Almost 30 years on, despite producing more than one third of Pakistan’s natural gas and accounting for only six per cent of the population, Baluchistan remains the country’s most impoverished region. In recent years, acts of violence against the continued presence of Pakistan’s military have increased. These include attacks by the BLA on power facilities, railway lines and military checkpoints. Alleged financial assistance to Baluchi fighters from India and countries in the west, renewed designs on the exploitation of Baluchistan’s natural resources and the presence of Taliban fighters have all fuelled tension in the region.

Following the alleged rape of a Sihndi doctor by a soldier at a hospital in Sui, in January 2005, Baluchi guerrillas launched a crippling attack on the Sui natural gas production facility, Pakistan’s largest. President Pervez Musharraf’s retaliation was swift and merciless. Warning that ‘this is not the 1970s’ and promising that ‘they will not know what’s hit them’, he dispatched Pakistan’s F- 16s and helicopter gunships (newly supplied by the US) into the mountains and deserts of Baluchistan to deliver the kind of collective punishment now all too familiar in occupied lands.

In the past year six Pakistani army brigades and a 25,000- strong paramilitary force have been deployed. Local groups claim that 450 Baluchi politicians and activists have been ‘disappeared’ and that more than 4,000 Baluchis are in detention, many in secret locations without charge or trial. As winter approached, Unicef called for immediate UN food and medical aid to 84,000 Baluchis displaced by the troubles, including 33,000 children, but the federal Pakistani government repeatedly blocked or ignored requests from aid agencies for permission to operate in Baluchistan.

Last August, 79-year-old Nawab Akbar Bugti, a tribal chief, former governor of Baluchistan and leader of its largest political party (the JLP), was assassinated in targeted Pakistani air-strikes. In December, two more prominent nationalist leaders were arrested. Iran has also stepped up its repression of Baluchi activists, arresting hundreds and sentencing many to death; public executions are commonplace. Last week it emerged that the extradition of Rashif Rauf, he of the alleged plot to bring down airliners using liquid explosives fame, could be dependent on Britain returning several prominent Baluchi activists to Pakistan.

The Home Office website provides the following explanation for designating the BLA as ‘terrorist’: ‘BLA are comprised of tribal groups based in the Baluchistan area of Eastern Pakistan [sic], which aims to establish an idependant [sic] nation encompassing the Baluch dominated areas of Pakistan, Afghanistan and Iran.’

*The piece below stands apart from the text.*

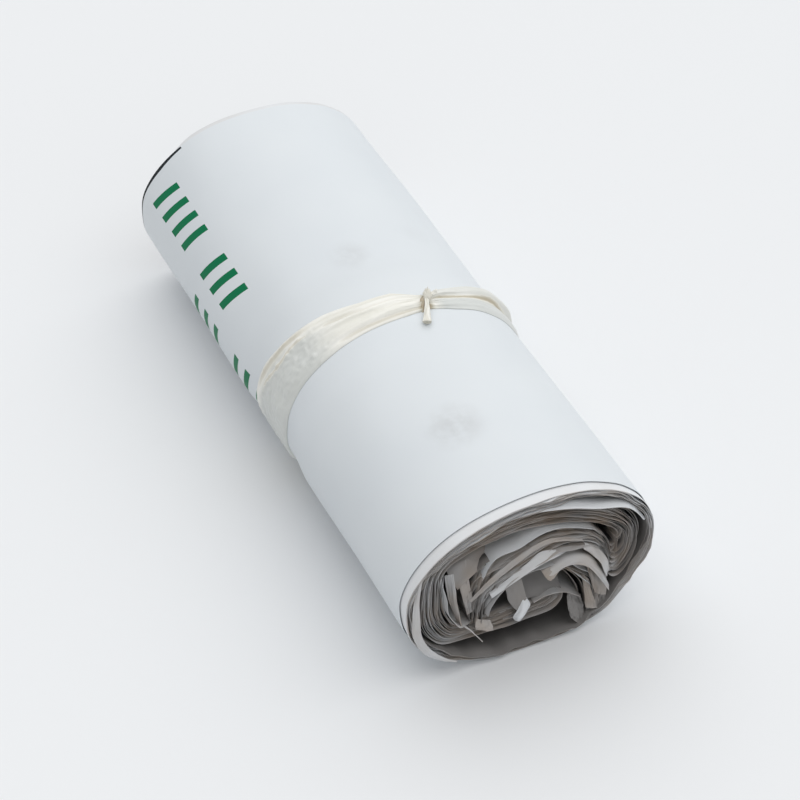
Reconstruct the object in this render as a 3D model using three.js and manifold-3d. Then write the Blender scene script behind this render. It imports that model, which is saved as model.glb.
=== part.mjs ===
// A roll of poly mailers: a stack of flat film bags rolled into a flattened oval,
// squashed so that the stack folds back on itself inside, and tied round the middle
// with a knotted strip of film. X runs along the roll, Z is up and the roll rests on Z = 0.
// A point in the roll's section is a Vector2: x is the distance across, y the height.
import * as THREE from 'three';
import { mergeVertices } from 'three/addons/utils/BufferGeometryUtils.js';
import Module from 'manifold-3d';

// Driving sizes, in millimetres
const mailerWidth = 254;
const rollWidth = 104;
const rollHeight = 73.8;
const widestLevel = 36.6;
const flatSpotSink = 0.8;

// Exponents of the superellipses above and below the widest level
const topFullness = 2.09;
const bottomFullness = 2.22;

// The waist that the tie pulls into the roll
const waistDepth = 1.2;
const waistHalfLength = 16.5;
const waistRamp = 12;

// The three loose wraps round the outside, from the outermost one in. The waist is as
// deep as the outermost wrap allows, which keeps a little of its thickness there.
// A shift moves a wrap or a leaf along the roll, so that their edges do not line up.
const wrapUnderWaist = 0.4;
const wrapThicknesses = [waistDepth + wrapUnderWaist, 1, 1];
const wrapShifts = [-2.6, -4.5, 2.8];
const bottomLip = 1.7;

// The rolled stack inside the wraps, and the few bags tucked into the middle of it.
// At the ends it is parted into leaves, which fill this share of its thickness.
const leafShifts = [4, -0.5, 1.2, -1.4, 0.8];
const tuckShifts = [0.9, -1.1, 1.6];
const leafGrooveDepth = 9;
const leafFill = 0.62;

// The slack at the near end, where the loose wraps sag away from under the stack.
// Its two ends and its lower right corner are shares of half the roll's width and its height.
const sagDepth = 25;
const sagFrom = -0.66;
const sagTo = 0.36;
const sagCorner = [0.4, 0.15];

// The strip of film tied round the roll
const tieThickness = 0.8;
const tieClearance = 0.3;
const tiePlace = 9.2;
const tieKnotWidth = 8.6;
const tieTopWidth = 15;
const tieSideWidth = 27;
const tieBottomWidth = 20;
const tieStandOff = 1.4;

// The knot on top of the roll, with its tail and two short ears. The tie spreads to
// its full width on top within this angle of the knot.
const knotAngle = THREE.MathUtils.degToRad(73);
const knotSpread = THREE.MathUtils.degToRad(20);
const knotLength = 8.4;
const knotBreadth = 7.6;
const knotHeight = 5.6;
const tailLength = 17;
const tailWidth = 3.4;
const tailFlare = 4.8;
const tailSlant = 8;
const earLength = 4.5;
const earWidth = 2.6;
const earSpread = 3;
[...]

The failure even to describe the geography of Baluchistan correctly reflects an ignorant quid pro quo with General Musharaf: we need his help with our ‘war on terrorism’, so we support his. This position is at best counterproductive, and at worst reckless. Pakistan’s crackdown on moderate and anti-Taliban Baluch and Pashtun nationalists is strengthening the Islamist forces that coalition forces are fighting in Afghanistan, while the ISI (Pakistan’s internal security agency) is widely believed to provide extensive support to the Taliban. With crude geopolitics like this, who needs enemies?